## [Task to carry out]
Every line of the records below should be restated exactly.

## [Data for the task]
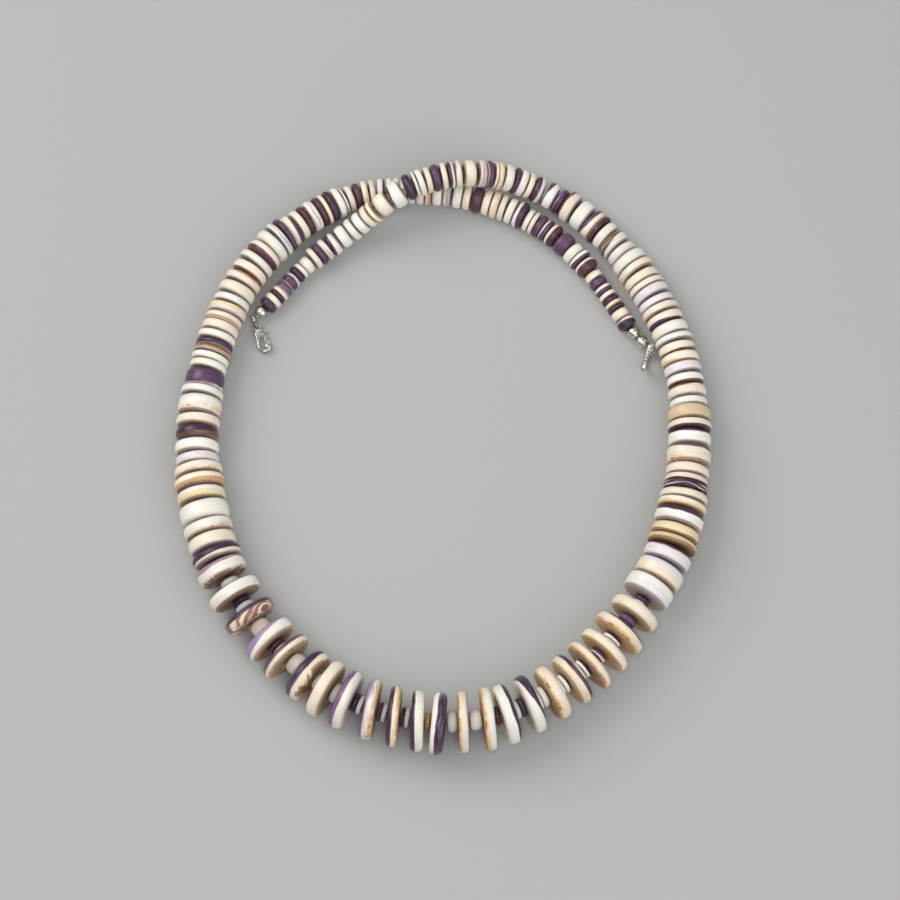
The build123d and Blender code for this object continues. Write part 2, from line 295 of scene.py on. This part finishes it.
shellTints = {
    "w": (0.86, 0.83, 0.76),     # white
    "c": (0.86, 0.77, 0.64),     # cream
    "h": (0.84, 0.73, 0.565),    # warm cream
    "y": (0.82, 0.68, 0.44),     # yellowed cream
    "e": (0.70, 0.55, 0.36),     # tan cream
    "l": (0.79, 0.74, 0.76),     # lilac white
    "k": (0.83, 0.71, 0.62),     # pinkish cream
    "g": (0.46, 0.42, 0.38),     # grey
    "t": (0.55, 0.35, 0.18),     # tan
    "f": (0.31, 0.155, 0.065),   # brown tan
    "o": (0.30, 0.195, 0.09),    # olive brown
    "b": (0.17, 0.085, 0.05),    # brown
    "s": (0.37, 0.25, 0.38),     # soft lilac
    "v": (0.165, 0.07, 0.19),    # violet
    "u": (0.13, 0.085, 0.155),   # blue purple
    "p": (0.100, 0.046, 0.100),  # purple
    "m": (0.095, 0.034, 0.045),  # maroon
    "d": (0.048, 0.024, 0.052),  # dark purple
}
darkTints = "bvupmd"


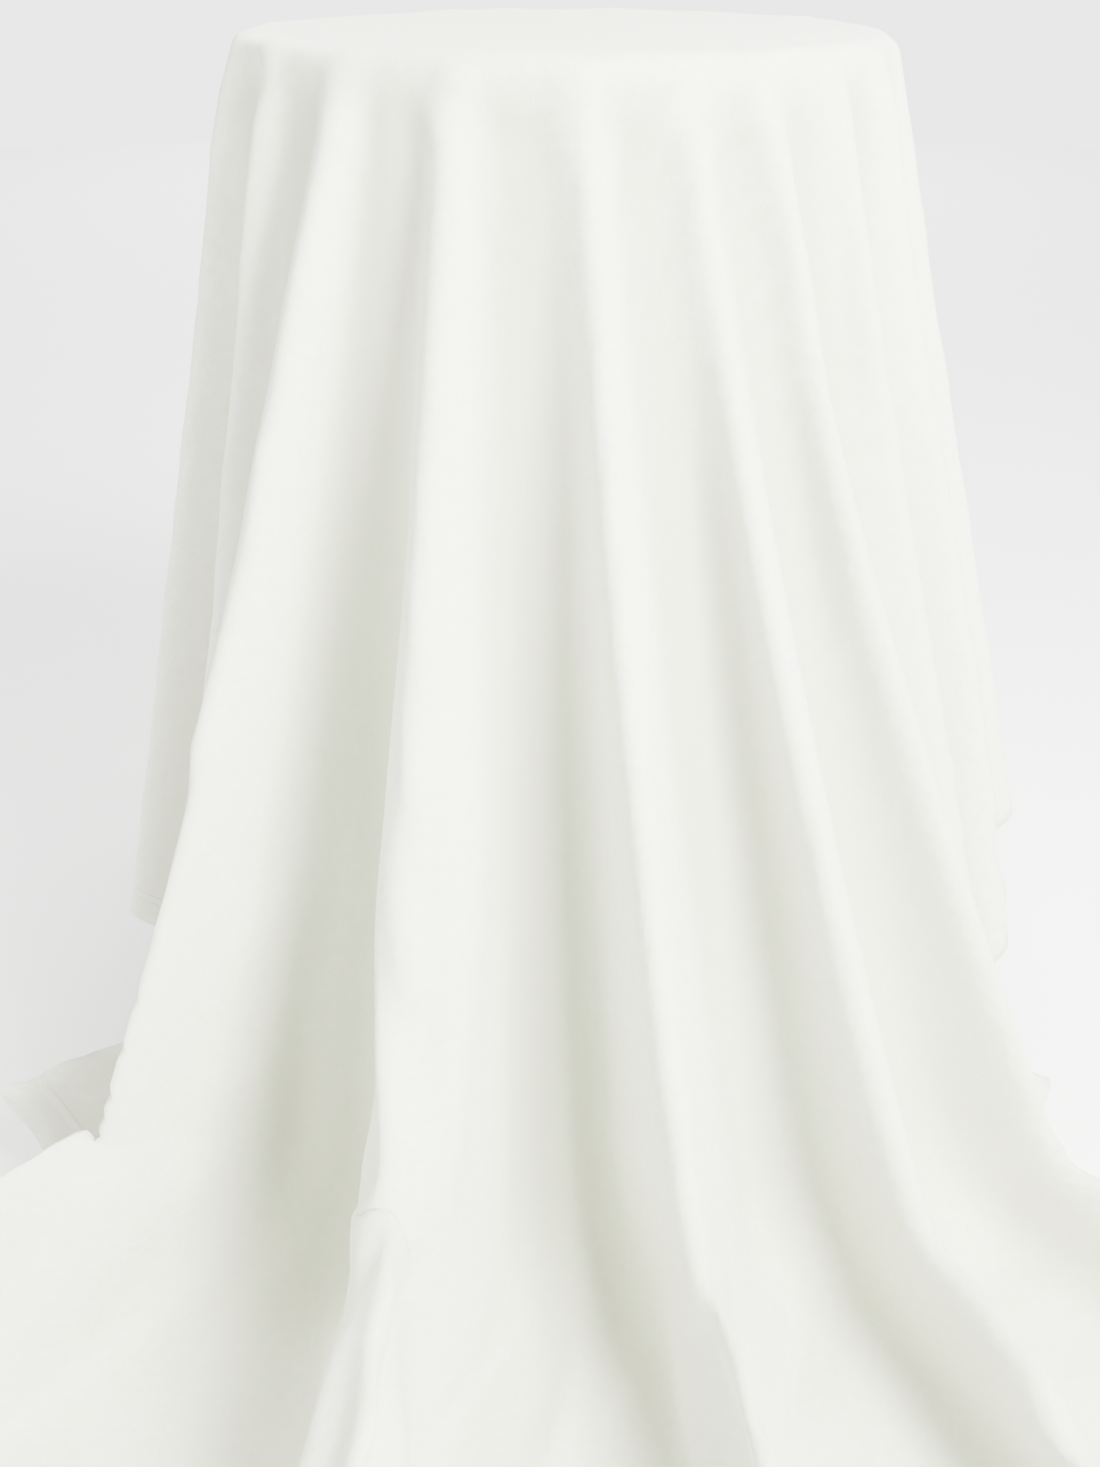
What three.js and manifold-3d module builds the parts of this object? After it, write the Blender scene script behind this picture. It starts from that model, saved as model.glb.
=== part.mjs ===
// A round high table under a rectangular tablecloth that falls in flutes to the floor.
// Millimetres, +Z up. The origin is on the floor under the middle of the table, and -Y is the front.
import * as THREE from "three";
import { mergeVertices } from "three/addons/utils/BufferGeometryUtils.js";
import Module from "manifold-3d";

const wasm = await Module();
wasm.setup();

// Clearances
const gap = 0.3; // between pieces that touch
const rimGap = 1; // the cloth's turn over the rim stands this far off the edging

// Table top
const tableHeight = 1067;
const topDiameter = 610;
const boardThickness = 18;
const edgingThickness = 3;
const edgingRound = 2.5; // radius of the edging's two rounded corners
const rimSides = 60;

// Spider that carries the top, and its wood screws
const spiderReach = 150;
const spiderArmWidth = 34;
const spiderThickness = 5;
const spiderBossDepth = 30;
const spiderArms = 4;
const screwRadii = [75, 135]; // distances of the screws from the middle
const screwShank = 2.25;
const screwHead = 4.6;
const screwHeadHeight = 3;
const screwBite = 12; // length in the board

// Column and tie rod
const columnDiameter = 76;
const columnWall = 2.5;
const rodRadius = 5;
const rodGrip = 22; // length of rod screwed into the spider
const rodTail = 3; // length of rod below its nut
const nutAcrossFlats = 17;
const nutHeight = 8;
const washerRadius = 15;
const washerThickness = 2;

// Cross base
const baseReach = 280; // middle to a levelling glide
const baseArms = 4;
const baseArmWidth = 34;
const baseArmEndDepth = 30;
const baseHubHeight = 95;
const baseHubRadius = 52;
const spigotHeight = 12;
const counterboreRadius = 18;
const counterboreDepth = 16;

// Levelling glides
const stemRadius = 5;
const stemInset = 2; // the stem's top below the arm's top
const footRadius = 19;
const footHeight = 6;
const padFloor = 5;
const padLip = 3; // height of the pad's lip round the foot
const padWall = 2;
const jamNutAcrossFlats = 17;
const jamNutHeight = 6;

// Cloth
const clothWidth = 2286; // left to right
const clothLength = 3353; // front to back
const clothThickness = 1.5;
const floorGap = 0.5; // under the cloth that lies on the floor
const meanFlare = 12.5; // degrees from upright, halfway between a ridge and a valley
const foldFlare = 7.5; // degrees that a ridge leans out, and a valley in, from the mean
const floorBend = 80; // radius of the turn from the fall to the floor
const floorLift = 28; // height of a ridge where it runs on along the floor
const floorLiftFade = 0.8; // share of that height lost along the corners' run
const longestRun = 650; // cloth lying on the floor at a corner
const columnsPerFold = 6;
const clothRings = 11;
// Each ridge's direction at the rim and at the floor: degrees from the front, to the right.
const ridges = [
  [-90, -92], [-73, -76], [-57, -58], [-36, -36], [-16, -14], [1, 12], [18, 35],
  [32, 54], [53, 71], [72, 84], [90, 97], [109, 111], [129, 129], [149, 147],
  [169, 168], [189, 191], [209, 213], [229, 231], [249, 249],
];

// Places worked out from the sizes
const rimRadius = topDiameter / 2;
const boardRadius = rimRadius - edgingThickness - gap;
const boardBottom = tableHeight - boardThickness;
const spiderTop = boardBottom - gap;
const spiderBottom = spiderTop - spiderThickness;
const bossBottom = spiderBottom - spiderBossDepth;
const columnRadius = columnDiameter / 2;
const columnBore = columnRadius - columnWall;
const plugRadius = columnBore - gap; // what fits inside the column's ends
const footBottom = padFloor + gap;
const footTop = footBottom + footHeight;
const jamNutBottom = footTop + gap;
const armUnder = jamNutBottom + jamNutHeight + gap;
const armEndTop = armUnder + baseArmEndDepth;
const washerTop = armUnder + counterboreDepth - gap;
const nutTop = washerTop - washerThickness - gap;
const rodHole = rodRadius + gap;

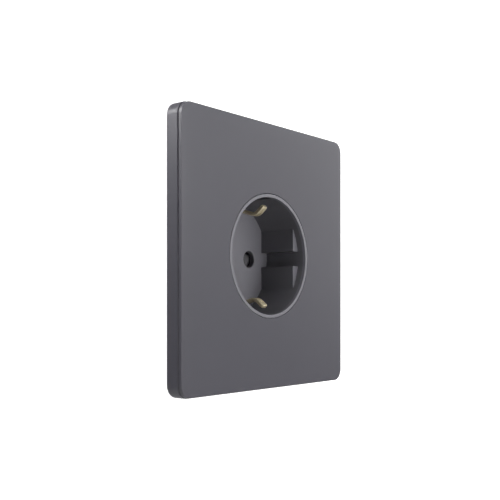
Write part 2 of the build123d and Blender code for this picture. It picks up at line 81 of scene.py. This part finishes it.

## [Result of the exercise]
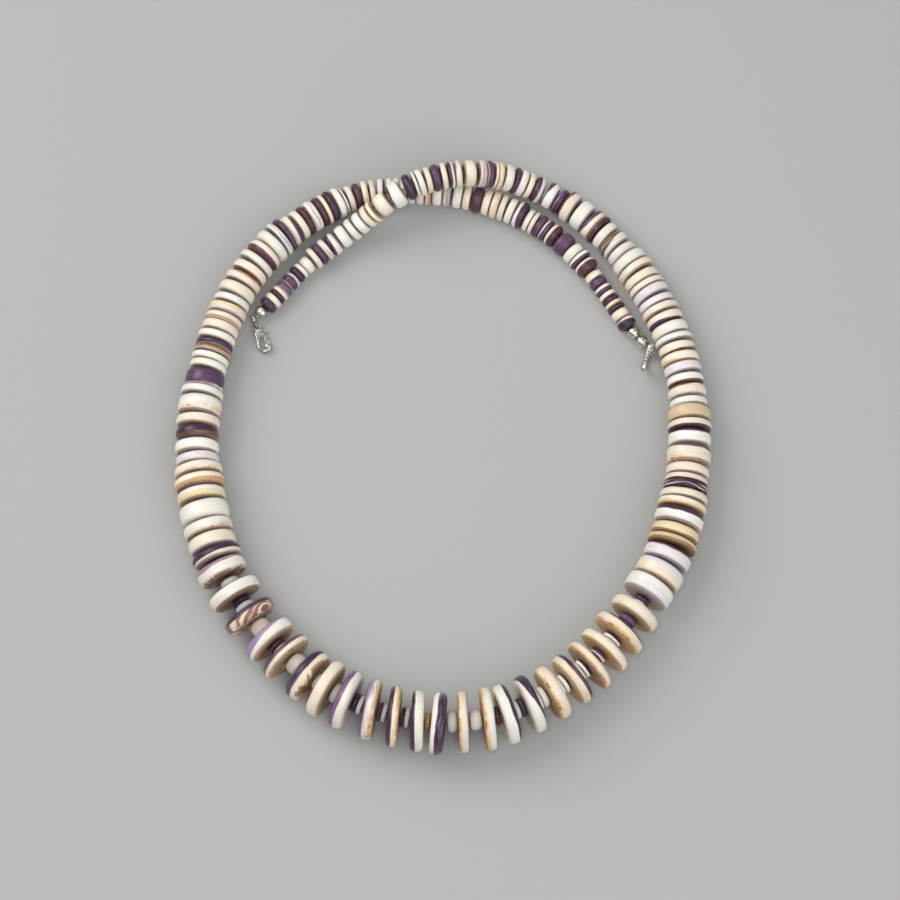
The build123d and Blender code for this object continues. Write part 2, from line 295 of scene.py on. This part finishes it.
shellTints = {
    "w": (0.86, 0.83, 0.76),     # white
    "c": (0.86, 0.77, 0.64),     # cream
    "h": (0.84, 0.73, 0.565),    # warm cream
    "y": (0.82, 0.68, 0.44),     # yellowed cream
    "e": (0.70, 0.55, 0.36),     # tan cream
    "l": (0.79, 0.74, 0.76),     # lilac white
    "k": (0.83, 0.71, 0.62),     # pinkish cream
    "g": (0.46, 0.42, 0.38),     # grey
    "t": (0.55, 0.35, 0.18),     # tan
    "f": (0.31, 0.155, 0.065),   # brown tan
    "o": (0.30, 0.195, 0.09),    # olive brown
    "b": (0.17, 0.085, 0.05),    # brown
    "s": (0.37, 0.25, 0.38),     # soft lilac
    "v": (0.165, 0.07, 0.19),    # violet
    "u": (0.13, 0.085, 0.155),   # blue purple
    "p": (0.100, 0.046, 0.100),  # purple
    "m": (0.095, 0.034, 0.045),  # maroon
    "d": (0.048, 0.024, 0.052),  # dark purple
}
darkTints = "bvupmd"


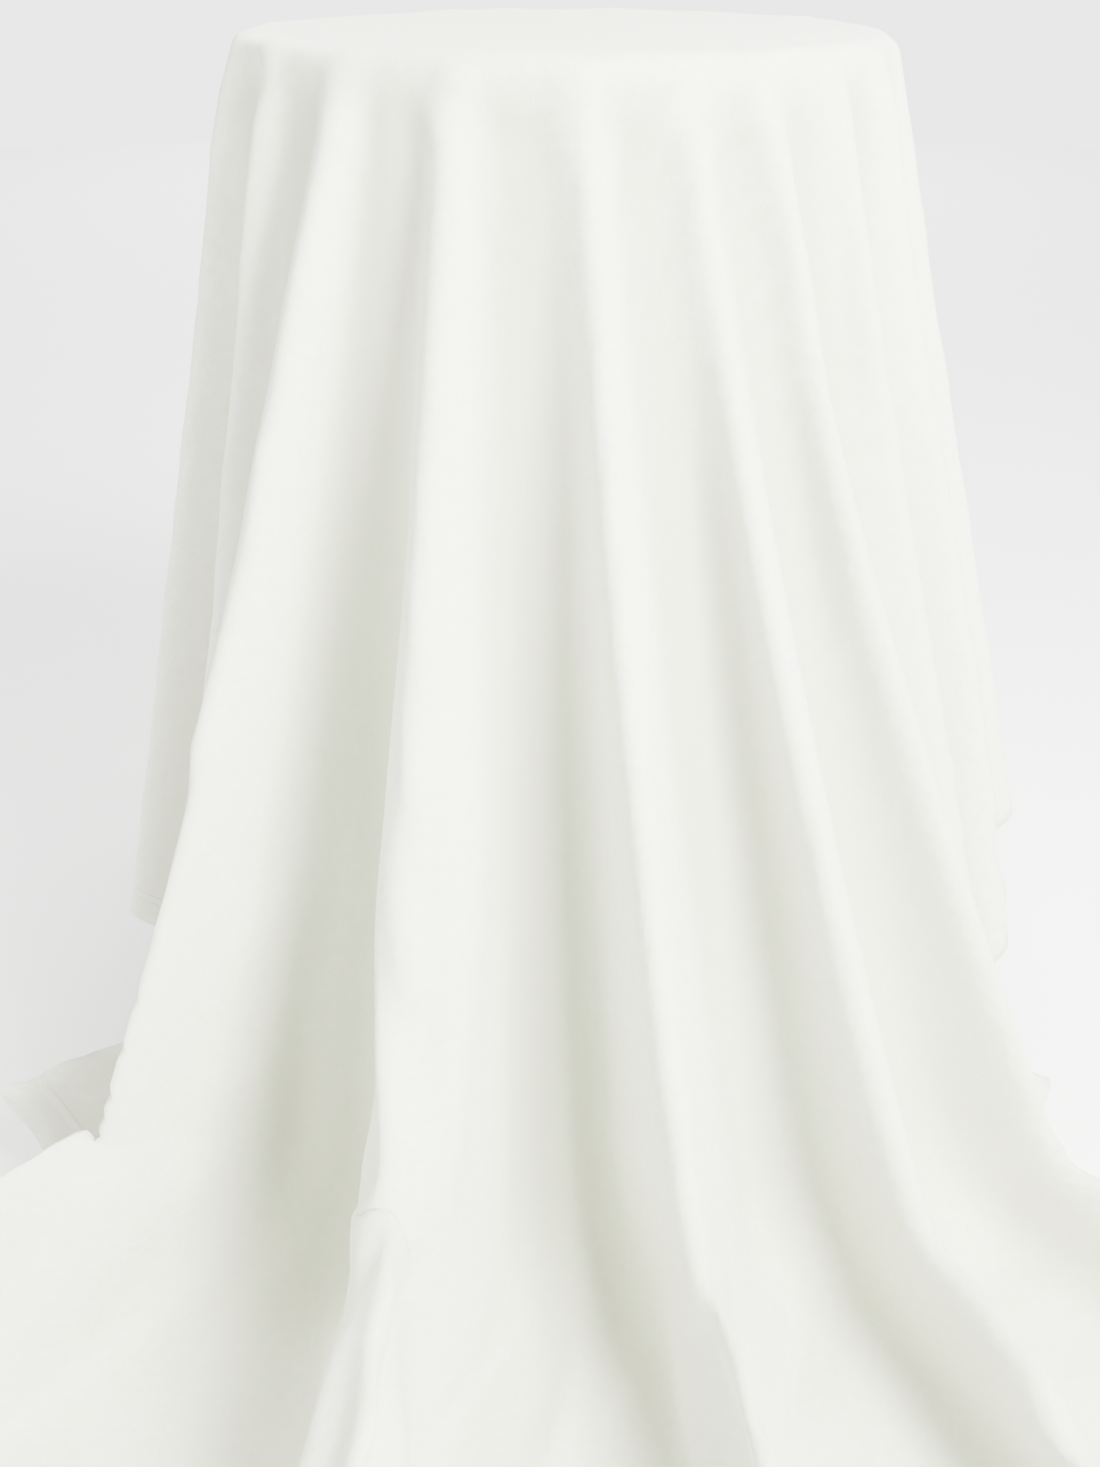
What three.js and manifold-3d module builds the parts of this object? After it, write the Blender scene script behind this picture. It starts from that model, saved as model.glb.
=== part.mjs ===
// A round high table under a rectangular tablecloth that falls in flutes to the floor.
// Millimetres, +Z up. The origin is on the floor under the middle of the table, and -Y is the front.
import * as THREE from "three";
import { mergeVertices } from "three/addons/utils/BufferGeometryUtils.js";
import Module from "manifold-3d";

const wasm = await Module();
wasm.setup();

// Clearances
const gap = 0.3; // between pieces that touch
const rimGap = 1; // the cloth's turn over the rim stands this far off the edging

// Table top
const tableHeight = 1067;
const topDiameter = 610;
const boardThickness = 18;
const edgingThickness = 3;
const edgingRound = 2.5; // radius of the edging's two rounded corners
const rimSides = 60;

// Spider that carries the top, and its wood screws
const spiderReach = 150;
const spiderArmWidth = 34;
const spiderThickness = 5;
const spiderBossDepth = 30;
const spiderArms = 4;
const screwRadii = [75, 135]; // distances of the screws from the middle
const screwShank = 2.25;
const screwHead = 4.6;
const screwHeadHeight = 3;
const screwBite = 12; // length in the board

// Column and tie rod
const columnDiameter = 76;
const columnWall = 2.5;
const rodRadius = 5;
const rodGrip = 22; // length of rod screwed into the spider
const rodTail = 3; // length of rod below its nut
const nutAcrossFlats = 17;
const nutHeight = 8;
const washerRadius = 15;
const washerThickness = 2;

// Cross base
const baseReach = 280; // middle to a levelling glide
const baseArms = 4;
const baseArmWidth = 34;
const baseArmEndDepth = 30;
const baseHubHeight = 95;
const baseHubRadius = 52;
const spigotHeight = 12;
const counterboreRadius = 18;
const counterboreDepth = 16;

// Levelling glides
const stemRadius = 5;
const stemInset = 2; // the stem's top below the arm's top
const footRadius = 19;
const footHeight = 6;
const padFloor = 5;
const padLip = 3; // height of the pad's lip round the foot
const padWall = 2;
const jamNutAcrossFlats = 17;
const jamNutHeight = 6;

// Cloth
const clothWidth = 2286; // left to right
const clothLength = 3353; // front to back
const clothThickness = 1.5;
const floorGap = 0.5; // under the cloth that lies on the floor
const meanFlare = 12.5; // degrees from upright, halfway between a ridge and a valley
const foldFlare = 7.5; // degrees that a ridge leans out, and a valley in, from the mean
const floorBend = 80; // radius of the turn from the fall to the floor
const floorLift = 28; // height of a ridge where it runs on along the floor
const floorLiftFade = 0.8; // share of that height lost along the corners' run
const longestRun = 650; // cloth lying on the floor at a corner
const columnsPerFold = 6;
const clothRings = 11;
// Each ridge's direction at the rim and at the floor: degrees from the front, to the right.
const ridges = [
  [-90, -92], [-73, -76], [-57, -58], [-36, -36], [-16, -14], [1, 12], [18, 35],
  [32, 54], [53, 71], [72, 84], [90, 97], [109, 111], [129, 129], [149, 147],
  [169, 168], [189, 191], [209, 213], [229, 231], [249, 249],
];

// Places worked out from the sizes
const rimRadius = topDiameter / 2;
const boardRadius = rimRadius - edgingThickness - gap;
const boardBottom = tableHeight - boardThickness;
const spiderTop = boardBottom - gap;
const spiderBottom = spiderTop - spiderThickness;
const bossBottom = spiderBottom - spiderBossDepth;
const columnRadius = columnDiameter / 2;
const columnBore = columnRadius - columnWall;
const plugRadius = columnBore - gap; // what fits inside the column's ends
const footBottom = padFloor + gap;
const footTop = footBottom + footHeight;
const jamNutBottom = footTop + gap;
const armUnder = jamNutBottom + jamNutHeight + gap;
const armEndTop = armUnder + baseArmEndDepth;
const washerTop = armUnder + counterboreDepth - gap;
const nutTop = washerTop - washerThickness - gap;
const rodHole = rodRadius + gap;

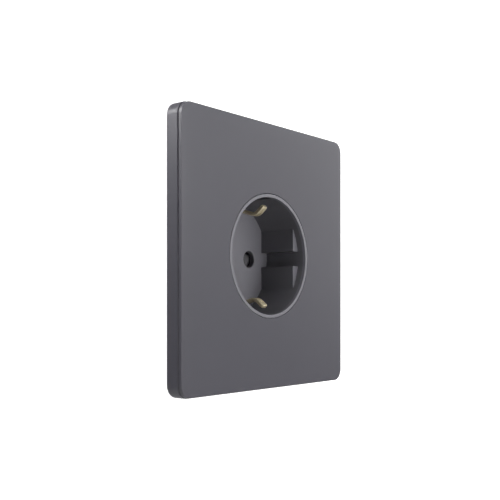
Write part 2 of the build123d and Blender code for this picture. It picks up at line 81 of scene.py. This part finishes it.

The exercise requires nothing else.